Whatever happened to Social Realism? (by Kathleen Loomis)

My art book group was reading about Ben Shahn, the great Social Realism artist of the mid-20th Century, and the question came up, is there any Social Realism in today’s art world?  That movement, you will recall, pictures ordinary people, especially the poor and downtrodden of the world, and implicitly criticizes the power structures that keep them down.  It includes a lot of great art, on both sides of the ocean.

George Luks, St.
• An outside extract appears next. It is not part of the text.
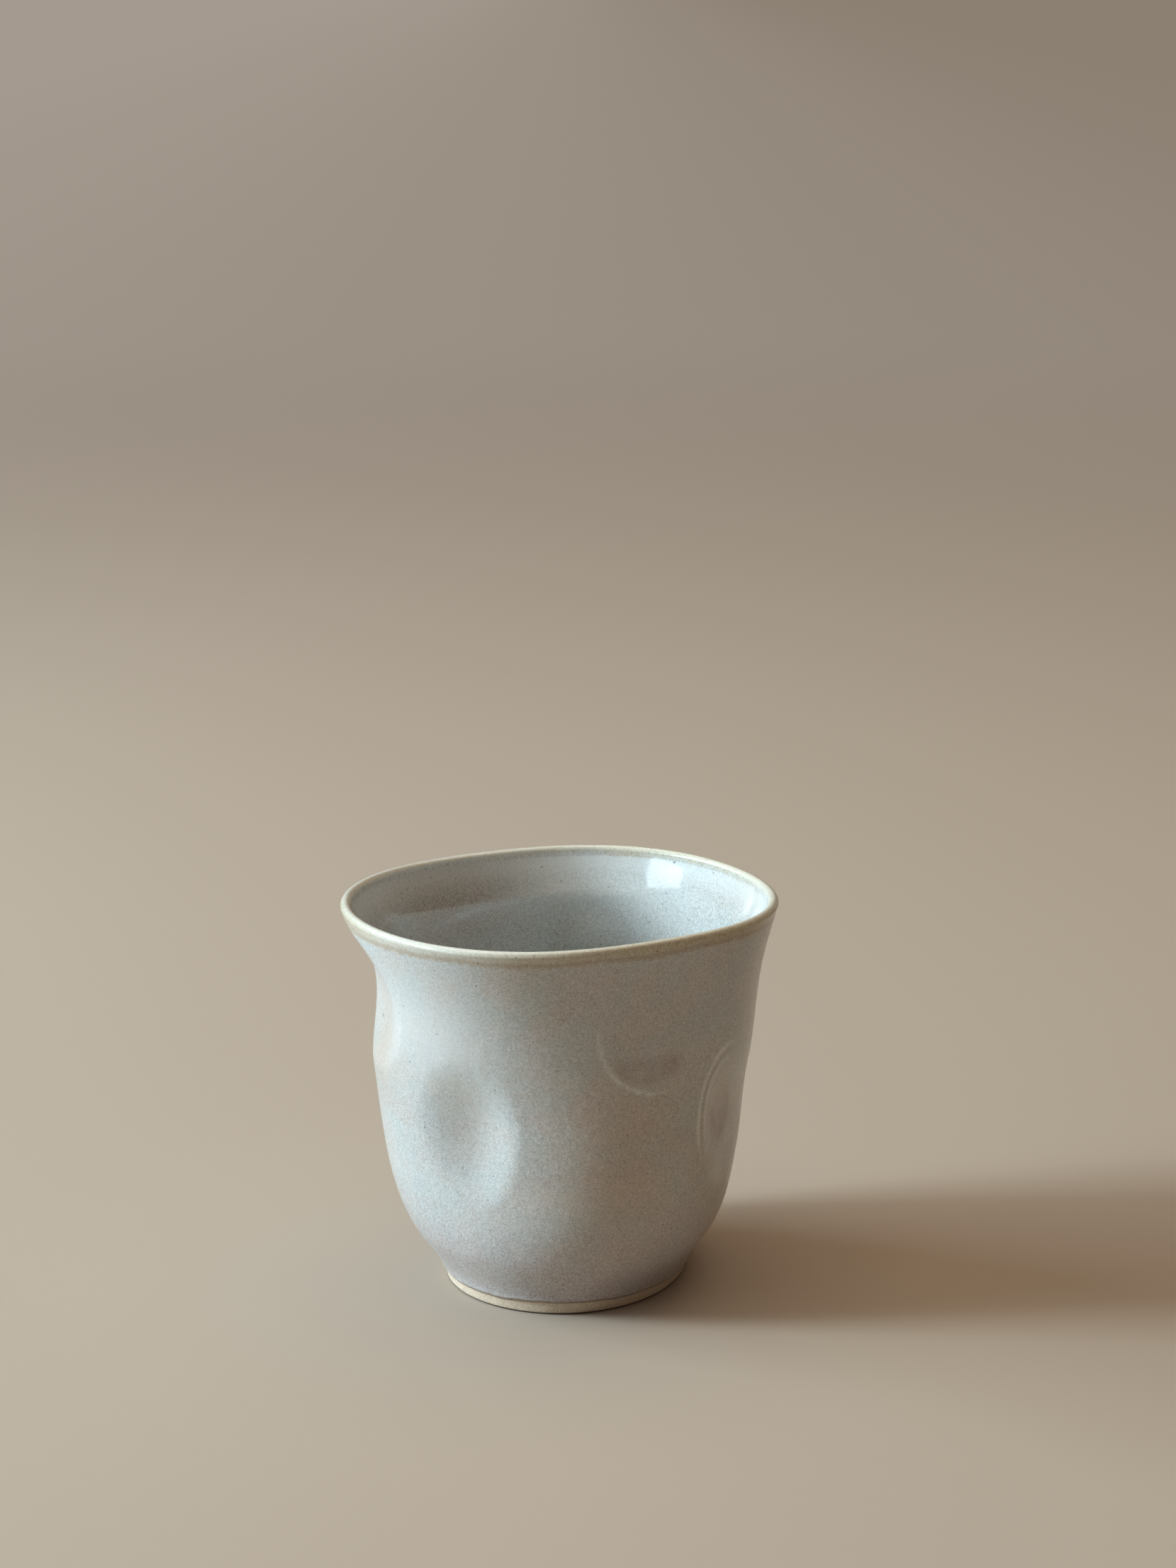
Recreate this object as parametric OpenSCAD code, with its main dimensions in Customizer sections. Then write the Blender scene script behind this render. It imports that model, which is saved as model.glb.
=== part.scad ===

Botolph St., 1922

Ben Shahn, Demonstration, 1933

Edward Hopper, Nighthawks, 1942

One of the most enduring projects of Social Realism was the monumental effort by the U.S. Farm Security Administration to document poverty during the Depression.  Many unemployed artists, including Ben Shahn, worked for the FSA and produced photos that we all recognize.

Ben Shahn, Boone County, Arkansas, 1935 

Dorothea Lange, Migrant Mother, 1936

The poor we still have with us, but at least within the realm of painting, there seems to be little interest in High Art lately in documenting their lives.

What happened to Social Realism after its heyday?  We thought of several factors.

First, Abstract Expressionism made realistic painting seem so old-fashioned.  And subsequent trends in art — Pop, Conceptual, Minimalist, whatever — seemed equally bent on distancing themselves from anything from previous generations.  Painters who did stick with the old traditions, such as Andrew Wyeth, may have been popular with the public but were never fully accepted by High Art.

Second, irony came to rule American culture, making it uncool to be earnest or sincere.

Third, photography seemed to be a much better way of depicting the details of real life, and proving that extreme conditions aren’t just a figment of the artist’s imagination.  The FSA photos themselves were Exhibit A for that argument, and photographic documentation of the poor and marginal continues strong today.  You name the fringe group, there’s a photographer who has documented it.  For instance, teenage drug addicts in Tulsa, Oklahoma — Larry Clark (below).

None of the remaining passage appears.